Reproduce exactly the lines from the line with "const core = cut(cavity(SKIN" through the line with "bpy.context.scene.collection.objects.link(empty)", both included, and no other lines.

** BEGIN SUPPLIED DATA **

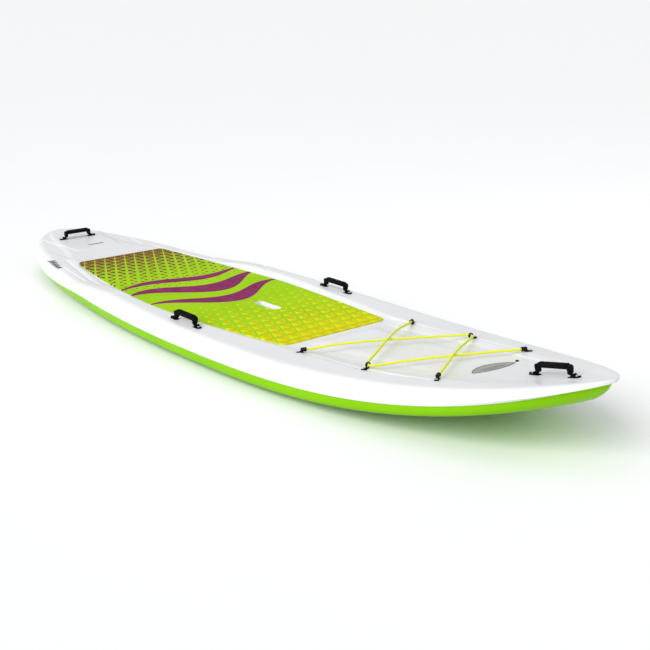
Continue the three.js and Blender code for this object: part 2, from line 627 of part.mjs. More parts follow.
const core = cut(cavity(SKIN + GLUE_LINE), [...coreCuts, finCut]);
const coreEnds = [-HALF_LENGTH, ...CORE_JOINTS, HALF_LENGTH];
coreEnds.slice(1).forEach((end, i) => {
  const start = coreEnds[i];
  const span = box((start + end) / 2, 0, 0, end - start - GAP, 2 * HALF_WIDTH, 2 * HALF_WIDTH);
  piece(`foam_core_${i + 1}`, core.intersect(span), FOAM);
});

export default board;
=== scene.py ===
# Stand up paddleboard: the finished look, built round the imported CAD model.
# Shapes are worked out in millimetres in the board frame (+X to the bow, +Y to port, heights from a level
# near the pad) and become metres, standing on Z = 0, when a piece is made.
from math import asin, atan, cos, hypot, pi, radians, sin, tau

import bmesh
import bpy
from mathutils import Matrix, Vector


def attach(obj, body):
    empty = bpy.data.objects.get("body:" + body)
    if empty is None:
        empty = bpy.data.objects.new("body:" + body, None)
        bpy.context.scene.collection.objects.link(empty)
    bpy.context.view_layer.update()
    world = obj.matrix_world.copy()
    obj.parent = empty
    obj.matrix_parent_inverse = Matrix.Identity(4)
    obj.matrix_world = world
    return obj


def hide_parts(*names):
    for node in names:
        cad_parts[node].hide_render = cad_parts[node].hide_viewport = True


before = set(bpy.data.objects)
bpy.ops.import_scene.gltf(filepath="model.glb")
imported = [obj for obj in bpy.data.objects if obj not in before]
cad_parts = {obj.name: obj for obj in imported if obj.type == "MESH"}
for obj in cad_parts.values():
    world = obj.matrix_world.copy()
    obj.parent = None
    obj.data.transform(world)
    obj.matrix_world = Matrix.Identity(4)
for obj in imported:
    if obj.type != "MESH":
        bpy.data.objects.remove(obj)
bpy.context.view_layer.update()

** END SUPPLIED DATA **

FULL OUTPUT:
const core = cut(cavity(SKIN + GLUE_LINE), [...coreCuts, finCut]);
const coreEnds = [-HALF_LENGTH, ...CORE_JOINTS, HALF_LENGTH];
coreEnds.slice(1).forEach((end, i) => {
  const start = coreEnds[i];
  const span = box((start + end) / 2, 0, 0, end - start - GAP, 2 * HALF_WIDTH, 2 * HALF_WIDTH);
  piece(`foam_core_${i + 1}`, core.intersect(span), FOAM);
});

export default board;
=== scene.py ===
# Stand up paddleboard: the finished look, built round the imported CAD model.
# Shapes are worked out in millimetres in the board frame (+X to the bow, +Y to port, heights from a level
# near the pad) and become metres, standing on Z = 0, when a piece is made.
from math import asin, atan, cos, hypot, pi, radians, sin, tau

import bmesh
import bpy
from mathutils import Matrix, Vector


def attach(obj, body):
    empty = bpy.data.objects.get("body:" + body)
    if empty is None:
        empty = bpy.data.objects.new("body:" + body, None)
        bpy.context.scene.collection.objects.link(empty)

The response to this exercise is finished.